__REQUIRED TASK__.
Go through the material below, count the lines with the word "More", and reply with the count alone.

__MATERIAL__.
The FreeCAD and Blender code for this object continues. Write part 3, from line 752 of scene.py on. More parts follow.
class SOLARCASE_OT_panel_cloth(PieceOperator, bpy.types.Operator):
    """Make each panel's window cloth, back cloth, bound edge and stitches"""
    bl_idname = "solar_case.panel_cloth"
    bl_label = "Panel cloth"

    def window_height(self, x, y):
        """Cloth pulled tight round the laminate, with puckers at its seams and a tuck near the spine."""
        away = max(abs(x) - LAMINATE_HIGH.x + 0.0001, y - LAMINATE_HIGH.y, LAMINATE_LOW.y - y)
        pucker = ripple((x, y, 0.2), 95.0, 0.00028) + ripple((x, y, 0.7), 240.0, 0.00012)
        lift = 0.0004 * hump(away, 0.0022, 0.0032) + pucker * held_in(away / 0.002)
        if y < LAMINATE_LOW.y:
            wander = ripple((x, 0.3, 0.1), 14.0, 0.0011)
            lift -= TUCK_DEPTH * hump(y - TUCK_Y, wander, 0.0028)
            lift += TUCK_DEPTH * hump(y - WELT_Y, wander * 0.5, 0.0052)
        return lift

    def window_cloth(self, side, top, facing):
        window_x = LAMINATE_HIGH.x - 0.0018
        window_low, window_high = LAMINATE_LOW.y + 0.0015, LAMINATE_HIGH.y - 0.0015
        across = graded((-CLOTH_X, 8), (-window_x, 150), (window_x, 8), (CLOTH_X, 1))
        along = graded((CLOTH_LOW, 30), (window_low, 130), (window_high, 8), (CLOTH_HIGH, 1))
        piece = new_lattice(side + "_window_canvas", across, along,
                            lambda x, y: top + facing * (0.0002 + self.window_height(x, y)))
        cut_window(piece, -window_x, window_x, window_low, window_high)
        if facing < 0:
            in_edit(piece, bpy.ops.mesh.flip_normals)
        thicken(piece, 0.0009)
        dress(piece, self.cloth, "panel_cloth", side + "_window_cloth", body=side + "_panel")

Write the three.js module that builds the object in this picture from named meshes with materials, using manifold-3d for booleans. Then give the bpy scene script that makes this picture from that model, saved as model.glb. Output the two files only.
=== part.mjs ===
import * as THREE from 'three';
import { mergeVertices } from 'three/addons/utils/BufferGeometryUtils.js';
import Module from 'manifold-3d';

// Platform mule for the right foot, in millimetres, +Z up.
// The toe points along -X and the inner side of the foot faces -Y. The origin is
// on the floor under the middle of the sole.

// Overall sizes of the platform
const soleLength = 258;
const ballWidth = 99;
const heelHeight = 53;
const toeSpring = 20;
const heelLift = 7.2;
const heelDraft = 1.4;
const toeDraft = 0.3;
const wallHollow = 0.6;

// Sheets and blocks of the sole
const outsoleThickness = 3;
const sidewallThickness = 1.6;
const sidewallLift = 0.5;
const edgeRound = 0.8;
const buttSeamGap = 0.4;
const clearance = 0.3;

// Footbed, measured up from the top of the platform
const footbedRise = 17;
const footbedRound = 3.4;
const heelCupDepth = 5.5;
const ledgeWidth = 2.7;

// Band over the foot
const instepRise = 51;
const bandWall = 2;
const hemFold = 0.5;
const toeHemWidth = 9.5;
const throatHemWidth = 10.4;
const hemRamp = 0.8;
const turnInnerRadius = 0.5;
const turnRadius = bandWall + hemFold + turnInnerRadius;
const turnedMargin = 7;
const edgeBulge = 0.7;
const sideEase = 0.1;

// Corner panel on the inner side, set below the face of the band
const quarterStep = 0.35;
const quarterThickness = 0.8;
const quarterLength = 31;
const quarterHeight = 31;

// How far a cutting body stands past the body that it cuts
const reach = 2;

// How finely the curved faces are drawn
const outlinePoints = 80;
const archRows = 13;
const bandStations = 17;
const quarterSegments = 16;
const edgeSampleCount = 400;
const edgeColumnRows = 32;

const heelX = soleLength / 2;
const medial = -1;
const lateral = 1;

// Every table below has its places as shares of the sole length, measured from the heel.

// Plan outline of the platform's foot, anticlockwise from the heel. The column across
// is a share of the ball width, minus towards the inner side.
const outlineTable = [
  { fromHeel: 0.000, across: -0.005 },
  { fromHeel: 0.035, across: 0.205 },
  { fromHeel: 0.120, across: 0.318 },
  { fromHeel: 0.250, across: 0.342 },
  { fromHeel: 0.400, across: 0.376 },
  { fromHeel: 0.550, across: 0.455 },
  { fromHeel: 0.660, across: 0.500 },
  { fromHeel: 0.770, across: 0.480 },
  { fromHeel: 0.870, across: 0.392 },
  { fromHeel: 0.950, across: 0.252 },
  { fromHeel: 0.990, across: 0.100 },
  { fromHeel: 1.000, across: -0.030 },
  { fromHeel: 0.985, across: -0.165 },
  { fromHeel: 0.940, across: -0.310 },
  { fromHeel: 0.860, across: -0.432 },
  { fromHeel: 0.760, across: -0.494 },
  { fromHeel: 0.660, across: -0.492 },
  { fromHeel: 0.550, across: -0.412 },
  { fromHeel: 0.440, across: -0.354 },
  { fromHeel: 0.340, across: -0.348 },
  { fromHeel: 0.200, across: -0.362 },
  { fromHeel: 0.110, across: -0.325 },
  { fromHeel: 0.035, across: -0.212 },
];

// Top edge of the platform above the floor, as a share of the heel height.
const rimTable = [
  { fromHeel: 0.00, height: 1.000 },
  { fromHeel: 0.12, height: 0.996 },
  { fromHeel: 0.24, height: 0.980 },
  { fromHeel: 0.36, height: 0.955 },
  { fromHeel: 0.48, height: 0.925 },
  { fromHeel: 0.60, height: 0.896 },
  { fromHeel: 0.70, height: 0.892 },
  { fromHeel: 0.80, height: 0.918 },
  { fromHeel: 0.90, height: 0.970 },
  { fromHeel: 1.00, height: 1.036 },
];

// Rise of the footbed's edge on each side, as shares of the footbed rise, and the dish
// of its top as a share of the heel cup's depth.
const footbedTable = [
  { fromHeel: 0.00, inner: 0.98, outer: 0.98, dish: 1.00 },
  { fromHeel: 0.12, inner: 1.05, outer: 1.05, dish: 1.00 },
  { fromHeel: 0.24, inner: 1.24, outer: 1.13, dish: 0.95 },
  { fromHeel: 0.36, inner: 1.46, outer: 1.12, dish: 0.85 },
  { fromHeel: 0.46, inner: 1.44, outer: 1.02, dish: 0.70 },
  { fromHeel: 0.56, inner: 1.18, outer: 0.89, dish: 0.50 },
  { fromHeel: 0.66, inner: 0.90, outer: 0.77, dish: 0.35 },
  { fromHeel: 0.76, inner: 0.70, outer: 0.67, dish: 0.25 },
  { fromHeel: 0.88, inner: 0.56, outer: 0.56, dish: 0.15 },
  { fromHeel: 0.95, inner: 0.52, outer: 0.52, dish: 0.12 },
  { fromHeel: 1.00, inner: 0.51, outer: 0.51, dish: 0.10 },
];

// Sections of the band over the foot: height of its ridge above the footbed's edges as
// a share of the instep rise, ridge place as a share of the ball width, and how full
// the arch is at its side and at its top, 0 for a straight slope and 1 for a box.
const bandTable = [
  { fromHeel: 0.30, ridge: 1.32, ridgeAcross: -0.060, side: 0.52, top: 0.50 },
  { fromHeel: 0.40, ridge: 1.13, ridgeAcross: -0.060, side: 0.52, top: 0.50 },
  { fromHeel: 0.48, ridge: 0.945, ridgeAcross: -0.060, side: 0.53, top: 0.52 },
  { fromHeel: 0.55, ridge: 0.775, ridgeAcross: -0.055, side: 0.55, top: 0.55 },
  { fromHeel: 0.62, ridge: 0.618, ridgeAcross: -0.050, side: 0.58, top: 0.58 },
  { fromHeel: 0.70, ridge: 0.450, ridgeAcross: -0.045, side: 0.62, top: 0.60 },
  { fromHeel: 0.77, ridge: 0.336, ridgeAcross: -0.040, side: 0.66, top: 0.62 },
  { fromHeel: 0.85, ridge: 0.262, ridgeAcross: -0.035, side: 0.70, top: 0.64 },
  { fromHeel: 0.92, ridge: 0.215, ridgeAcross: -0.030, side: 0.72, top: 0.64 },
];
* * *
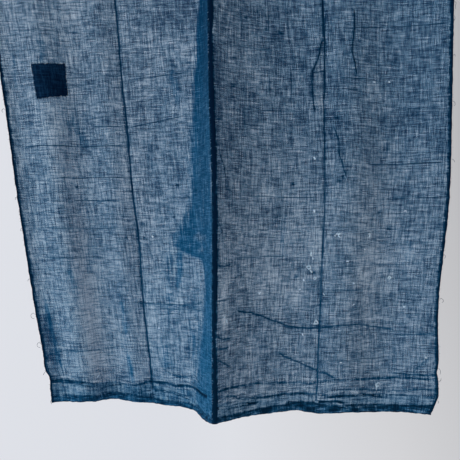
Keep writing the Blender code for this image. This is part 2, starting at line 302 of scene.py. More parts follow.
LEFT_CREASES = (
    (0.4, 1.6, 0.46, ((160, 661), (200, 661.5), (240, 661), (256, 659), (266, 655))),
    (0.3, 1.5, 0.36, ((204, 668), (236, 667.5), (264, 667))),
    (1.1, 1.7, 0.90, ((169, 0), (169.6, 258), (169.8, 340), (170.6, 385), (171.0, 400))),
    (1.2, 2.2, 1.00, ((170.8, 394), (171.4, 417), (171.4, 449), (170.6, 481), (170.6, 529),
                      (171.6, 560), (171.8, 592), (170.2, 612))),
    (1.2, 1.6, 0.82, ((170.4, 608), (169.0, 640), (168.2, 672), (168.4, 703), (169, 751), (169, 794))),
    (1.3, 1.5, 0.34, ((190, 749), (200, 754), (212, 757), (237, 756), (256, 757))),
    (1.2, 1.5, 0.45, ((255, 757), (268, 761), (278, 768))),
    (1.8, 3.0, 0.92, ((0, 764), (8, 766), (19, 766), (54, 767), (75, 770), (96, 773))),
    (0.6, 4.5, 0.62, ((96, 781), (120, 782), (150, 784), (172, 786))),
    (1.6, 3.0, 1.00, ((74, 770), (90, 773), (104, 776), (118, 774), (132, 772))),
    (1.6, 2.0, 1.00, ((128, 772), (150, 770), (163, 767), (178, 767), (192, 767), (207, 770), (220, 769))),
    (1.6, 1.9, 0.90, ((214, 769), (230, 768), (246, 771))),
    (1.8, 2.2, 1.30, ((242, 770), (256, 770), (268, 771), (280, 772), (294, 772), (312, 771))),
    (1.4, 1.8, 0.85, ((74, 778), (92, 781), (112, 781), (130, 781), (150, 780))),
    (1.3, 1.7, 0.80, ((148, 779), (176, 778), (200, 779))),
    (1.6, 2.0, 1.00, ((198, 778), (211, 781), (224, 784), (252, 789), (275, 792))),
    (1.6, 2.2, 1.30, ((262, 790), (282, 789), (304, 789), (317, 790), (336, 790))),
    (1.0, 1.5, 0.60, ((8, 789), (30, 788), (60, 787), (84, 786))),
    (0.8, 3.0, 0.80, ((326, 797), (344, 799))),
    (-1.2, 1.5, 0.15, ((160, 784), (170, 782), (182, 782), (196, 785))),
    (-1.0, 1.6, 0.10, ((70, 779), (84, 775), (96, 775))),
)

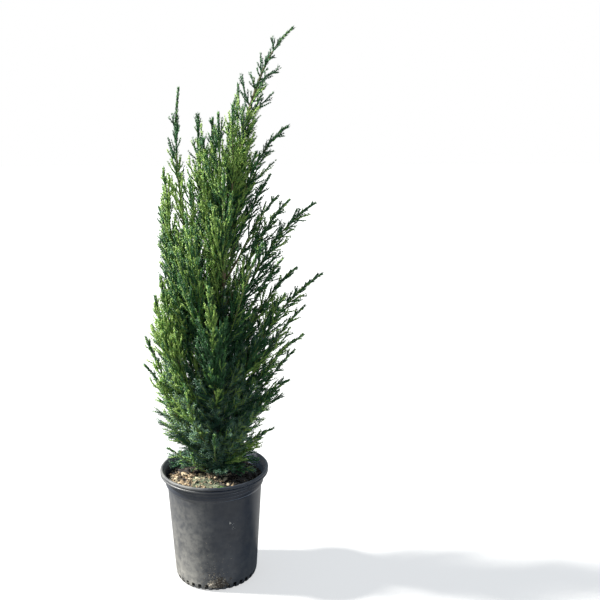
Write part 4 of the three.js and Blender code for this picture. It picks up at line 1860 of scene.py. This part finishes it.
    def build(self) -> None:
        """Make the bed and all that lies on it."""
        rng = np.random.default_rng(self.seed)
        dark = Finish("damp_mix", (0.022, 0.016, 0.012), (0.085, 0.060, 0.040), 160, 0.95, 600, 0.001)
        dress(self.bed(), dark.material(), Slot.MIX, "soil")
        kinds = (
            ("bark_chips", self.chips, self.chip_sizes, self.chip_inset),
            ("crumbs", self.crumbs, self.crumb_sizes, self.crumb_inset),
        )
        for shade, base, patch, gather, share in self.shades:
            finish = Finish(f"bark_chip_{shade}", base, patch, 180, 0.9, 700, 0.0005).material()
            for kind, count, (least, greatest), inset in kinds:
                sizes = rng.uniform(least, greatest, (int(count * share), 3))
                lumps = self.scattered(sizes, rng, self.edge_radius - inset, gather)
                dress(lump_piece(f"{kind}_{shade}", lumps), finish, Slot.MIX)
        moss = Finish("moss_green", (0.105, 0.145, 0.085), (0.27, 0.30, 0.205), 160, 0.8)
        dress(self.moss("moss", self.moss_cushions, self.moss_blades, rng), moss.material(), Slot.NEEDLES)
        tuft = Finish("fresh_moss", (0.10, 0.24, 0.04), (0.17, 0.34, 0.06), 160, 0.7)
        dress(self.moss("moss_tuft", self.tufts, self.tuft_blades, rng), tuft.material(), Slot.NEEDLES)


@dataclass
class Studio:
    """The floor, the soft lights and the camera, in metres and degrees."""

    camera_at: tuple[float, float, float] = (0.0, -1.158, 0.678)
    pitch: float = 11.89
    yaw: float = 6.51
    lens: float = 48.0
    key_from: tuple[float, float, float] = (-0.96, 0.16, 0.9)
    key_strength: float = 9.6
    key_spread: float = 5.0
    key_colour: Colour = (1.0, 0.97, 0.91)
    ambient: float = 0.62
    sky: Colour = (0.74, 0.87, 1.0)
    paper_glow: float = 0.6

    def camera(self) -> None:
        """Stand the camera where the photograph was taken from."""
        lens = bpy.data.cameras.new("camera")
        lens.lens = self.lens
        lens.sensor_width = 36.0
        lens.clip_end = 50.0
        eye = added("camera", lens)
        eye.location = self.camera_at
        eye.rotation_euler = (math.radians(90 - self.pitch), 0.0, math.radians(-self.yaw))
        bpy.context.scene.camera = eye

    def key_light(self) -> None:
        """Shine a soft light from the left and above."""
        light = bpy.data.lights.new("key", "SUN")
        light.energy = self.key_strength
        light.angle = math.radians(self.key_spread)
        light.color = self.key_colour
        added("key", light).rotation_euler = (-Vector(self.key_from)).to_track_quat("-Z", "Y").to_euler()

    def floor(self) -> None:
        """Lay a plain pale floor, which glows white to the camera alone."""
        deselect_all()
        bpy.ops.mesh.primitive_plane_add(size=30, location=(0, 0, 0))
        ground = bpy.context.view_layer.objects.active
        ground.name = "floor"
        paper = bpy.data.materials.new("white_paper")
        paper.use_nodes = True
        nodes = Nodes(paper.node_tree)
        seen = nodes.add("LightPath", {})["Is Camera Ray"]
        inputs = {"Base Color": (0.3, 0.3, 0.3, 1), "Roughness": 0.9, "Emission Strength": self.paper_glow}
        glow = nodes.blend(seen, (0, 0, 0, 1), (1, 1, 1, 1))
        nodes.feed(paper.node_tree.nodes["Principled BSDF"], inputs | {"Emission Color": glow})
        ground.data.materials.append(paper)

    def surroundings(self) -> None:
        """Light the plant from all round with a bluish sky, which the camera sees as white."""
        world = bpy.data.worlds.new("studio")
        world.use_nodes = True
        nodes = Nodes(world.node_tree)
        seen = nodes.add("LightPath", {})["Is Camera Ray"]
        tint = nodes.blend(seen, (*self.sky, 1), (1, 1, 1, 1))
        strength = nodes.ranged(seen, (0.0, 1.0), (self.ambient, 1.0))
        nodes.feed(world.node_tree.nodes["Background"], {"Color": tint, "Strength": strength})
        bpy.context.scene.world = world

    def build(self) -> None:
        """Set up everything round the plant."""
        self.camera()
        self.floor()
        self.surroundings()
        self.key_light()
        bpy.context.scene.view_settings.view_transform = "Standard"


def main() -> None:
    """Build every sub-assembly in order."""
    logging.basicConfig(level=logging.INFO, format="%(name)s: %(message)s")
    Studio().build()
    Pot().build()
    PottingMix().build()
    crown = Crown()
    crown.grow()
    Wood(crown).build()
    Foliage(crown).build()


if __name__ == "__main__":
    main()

__SOLUTION BELOW__.
2